The objections to the allowance of the claim set forth four grounds, viz: that the note and claim sued upon was executed and made payable in Denver in the State of Colorado; that more than six years had expired since the maturity of said note prior to the time that letters of administration were issued in Illinois and that therefore the claim was barred under statutory provisions of the State of Colorado (sec. 1, ch. 102, Limitations Act, C. A. S.) where both maker and payee resided at and subsequent to the time when the note was executed and delivered; that the claim on note was without consideration and that all indebtedness previously owing to the claimant was paid by deceased in full and nothing was due and owing from her estate. No contention that the original note was given without consideration and that the same was fully paid by the deceased in her lifetime is now made or insisted upon in appellant’s brief.

The case was first tried in the county court upon stipulation of facts, together with certain oral evidence and exhibits offered, and was heard de novo in the circuit court by stipulation of parties upon a transcript thereof, subject to above objections which were made more specific by stipulation of the parties and to right of objection to the competency, relevancy and materiality of all said testimony.

By his pleadings or stipulations, claimant Glenn admitted that the promissory note sued upon was executed and made payable in the State of Colorado on December 1, 1932, due one year after date; that the last credit indorsed thereon was made prior to its due date of December 1, 1933; that said Addie G. McGowan died intestate in Colorado, and while a resident thereof on February 24,1934; that more than six years had elapsed after the note became due on December 1, 1933, before his claim was filed against the estate of Addie G. McGowan, deceased, in Illinois and before the letters of ancillary administration had been issued therein; that no administration was had nor was any suit filed on the note in the State of Colorado and that claimant Glenn continued thereafter to reside in the State of Colorado until the time of filing his claim against said estate in Illinois.

It was further stipulated that all of the assets of the estate of said Addie G. McGowan accrued to her as devisee and legatee under the last will and testament of her deceased father, John F. Glenn, and that subject only to the payment of her debts and costs of administration, all interests of Addie G. McGowan would pass by descent to objector as her only child and heir.
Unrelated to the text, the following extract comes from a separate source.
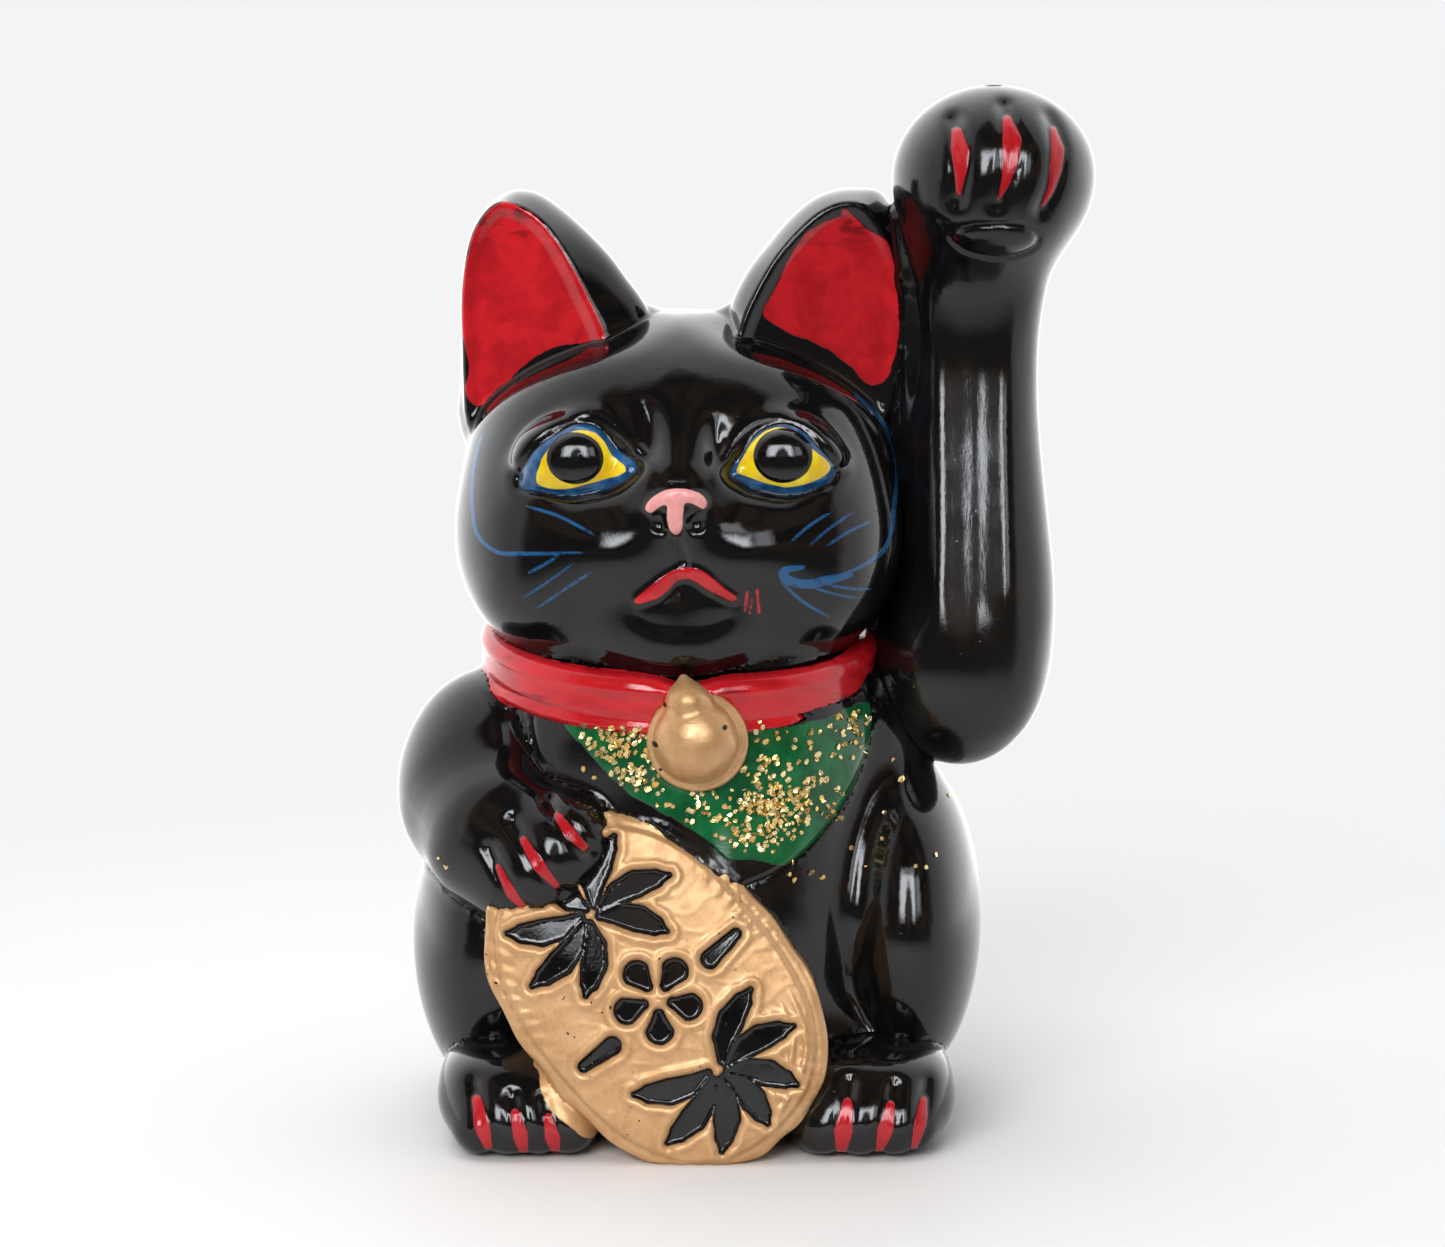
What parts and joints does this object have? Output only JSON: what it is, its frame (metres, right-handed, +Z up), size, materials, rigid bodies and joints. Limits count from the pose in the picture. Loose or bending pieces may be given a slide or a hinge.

Claimant contends (a) that the six-year statute of limitations of the State of Colorado is not applicable to nor controlling under the evidence herein; (b) that the running of the statute was tolled by the acts and promises of the objector and (c) that the objector, as sole heir and beneficiary of the assets of the estate of deceased, which were contended to be chargeable with the claim, had acknowledged and promised by letters and in writing to assume and pay said indebtedness, both before and after said six-year period had expired.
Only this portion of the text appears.